Who It Suits

Skiing suits people who enjoy winter landscapes, physical movement, technical progress, and time outdoors. It can stay relaxed with easy groomed runs and resort trips, or become more technical through carving, moguls, powder, racing, freestyle, ski touring, or backcountry travel with qualified guidance.

Getting Started

Start with a beginner lesson at a ski area rather than trying to teach yourself on a busy slope. Rental skis, boots, poles, and a helmet are enough at first. Learn how to put equipment on, move on flat snow, use lifts safely, control speed, turn both ways, stop reliably, and choose runs that match your ability.

Basic Gear

  • Skis, boots, poles, and bindings, rented or owned.
  • Ski helmet.
  • Goggles or sunglasses.
  • Waterproof jacket and trousers.
  • Warm base layers and mid layers.
  • Ski gloves or mittens.
  • Ski socks.
  • Sunscreen and lip balm.
  • Lift pass, lesson booking, water, and snacks.

First Session

Book a lesson on a nursery slope or beginner area. Practise sliding on flat ground, side-stepping, getting up after a fall, making a snowplow, stopping, and linking slow turns. Keep the first day short enough that cold, altitude, or tired legs do not make decisions sloppy.

First Month

Ski in controlled beginner conditions and repeat the basics until stopping and turning feel dependable. Work on balanced posture, looking ahead, turning across the hill to manage speed, loading and unloading lifts, and reading signs. Move to steeper runs only when you can stay in control around other skiers.

Costs

Skiing is usually expensive because it combines specialist gear, lift passes, lessons, travel, accommodation, winter clothing, and food at resort prices. Renting reduces the upfront cost, and buying used clothing or visiting smaller local hills can help, but regular skiing still tends to cost more than most hobbies.

Space Needed

Skiing needs safe snow, legal access, and a managed ski area or properly assessed backcountry terrain. Most beginners should learn on groomed resort runs with marked difficulty ratings, ski patrol, lift access, and clear boundaries. At home, skis and boots need dry storage but not much floor space.

Solo or Social

Skiing can be peaceful alone once you are competent, but beginners progress faster with lessons, friends, clubs, or group trips.
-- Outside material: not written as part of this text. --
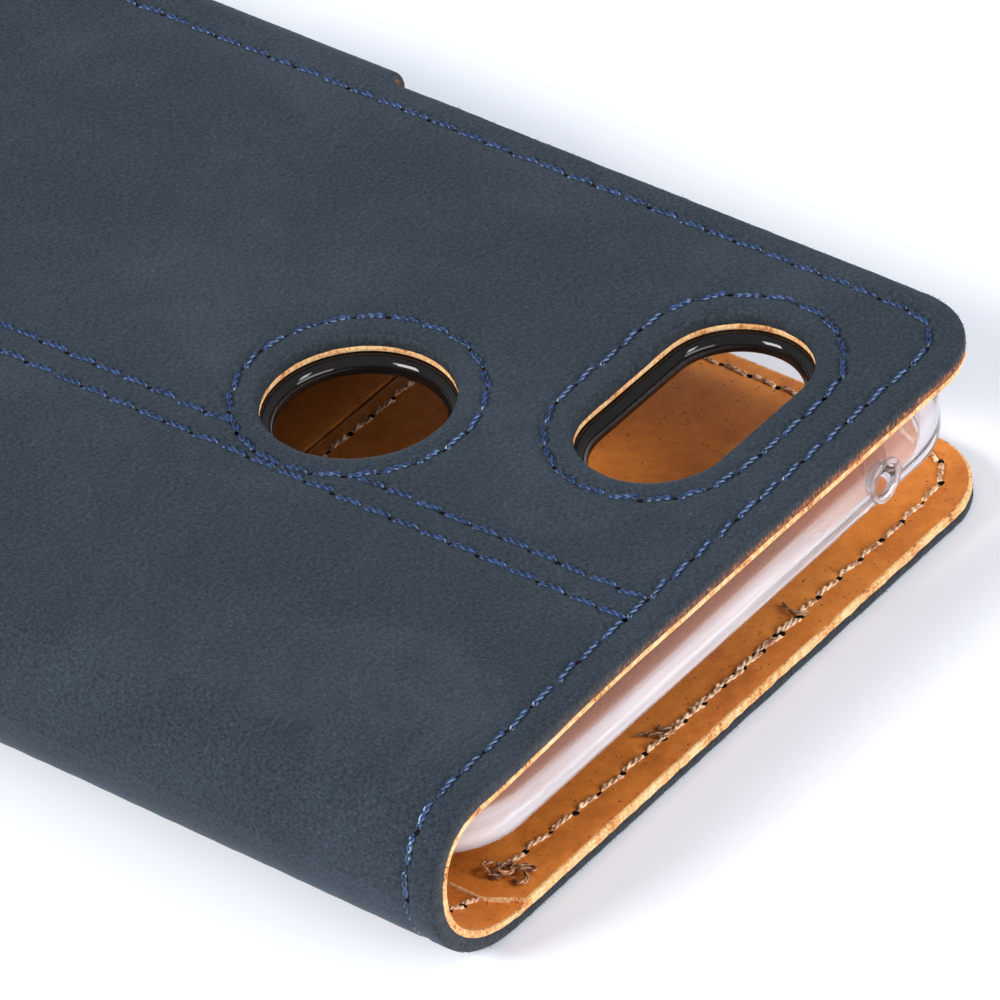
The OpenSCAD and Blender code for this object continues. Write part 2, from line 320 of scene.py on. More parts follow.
def tan_material():
    """Smooth cognac leather with pores, cloudy colour and dark specks."""
    n = Nodes("tan_leather", Specular_IOR_Level=0.38)
    flat = n.flat()
    clouds = n.noise(flat, 9, 4, 0.6, 0.6)
    mottle = n.noise(flat, 1.3, 4, 0.65)
    pores = n.noise(flat, 0.22, 2, 0.6)
    tone = n.total((clouds, 0.6), (mottle, 0.4))
    leather = n.ramp(tone, (0.34, (0.48, 0.130, 0.016)), (0.52, (0.66, 0.205, 0.030)),
                     (0.68, (0.78, 0.275, 0.048)))
    specks = n.maths("MULTIPLY", n.dots(flat, 1.2, 0.14), n.spread(n.noise(flat, 1.4, 3), 0.46, 0.55))
    freckles = n.maths("MULTIPLY", n.dots(flat, 0.6, 0.26), n.spread(n.noise(flat, 2.2, 3), 0.42, 0.58))
    specks = n.maths("MAXIMUM", specks, n.maths("MULTIPLY", freckles, 0.7))
    n.link(n.mix(n.maths("MULTIPLY", specks, 0.8), leather, (0.085, 0.020, 0.006)), "Base Color")
    n.link(n.spread(mottle, -1.1, 1.9), "Roughness")
    n.bump(n.maths("SUBTRACT", n.maths("MULTIPLY", pores, 0.5), specks), 0.05, 0.6)
    return n.material


def raw_edge_material():
    """The lining's cut edge: pale, fibrous suede."""
    n = Nodes("raw_tan_edge", Specular_IOR_Level=0.15, Sheen_Weight=0.3, Sheen_Tint=(1, 0.8, 0.6, 1))
    fibres = n.noise(n.flat((1, 1, 0.7)), 0.32, 4, 0.7)
    clouds = n.noise(n.flat(), 3.0, 3, 0.6)
    tone = n.total((fibres, 0.6), (clouds, 0.4))
    n.link(n.ramp(tone, (0.38, (0.30, 0.085, 0.020)), (0.45, (0.76, 0.34, 0.110)),
                  (0.58, (0.93, 0.64, 0.33))), "Base Color")
    n.link(n.spread(fibres, -1.5, 0.9), "Roughness")
    n.bump(fibres, 0.18, 1.0)
    return n.material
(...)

Skiing with others also helps with route choice, lift logistics, weather decisions, and staying accountable when conditions change.

Common Mistakes

  • Choosing slopes that are too steep too soon.
  • Leaning back instead of staying centered over the skis.
  • Pointing straight downhill before learning speed control.
  • Wearing cotton layers that stay wet and cold.
  • Ignoring signs, closed runs, weather, or avalanche warnings.
  • Buying skis before understanding what type and length suit you.

Safety / Accessibility

The main risks are knee injuries, falls, collisions, head impacts, cold exposure, altitude effects, sunburn, fatigue, and avalanche terrain outside controlled areas. Wear a helmet, follow the skier responsibility code, stay within marked runs while learning, rest before fatigue affects control, and take avalanche education before any off-piste or backcountry skiing. Adaptive ski schools, sit-skis, outriggers, trained instructors, and supported resort programs can make skiing accessible to more people.

Where It Can Go

Skiing can lead toward carving, mogul skiing, freestyle, racing, ski touring, cross-country skiing, telemark skiing, snowboarding, mountaineering, winter travel, coaching, volunteering with ski patrol, or mountain photography.

Ice skating, snowboarding, hiking, rock climbing, running, cycling, yoga, camping, photography, and swimming all pair well with skiing.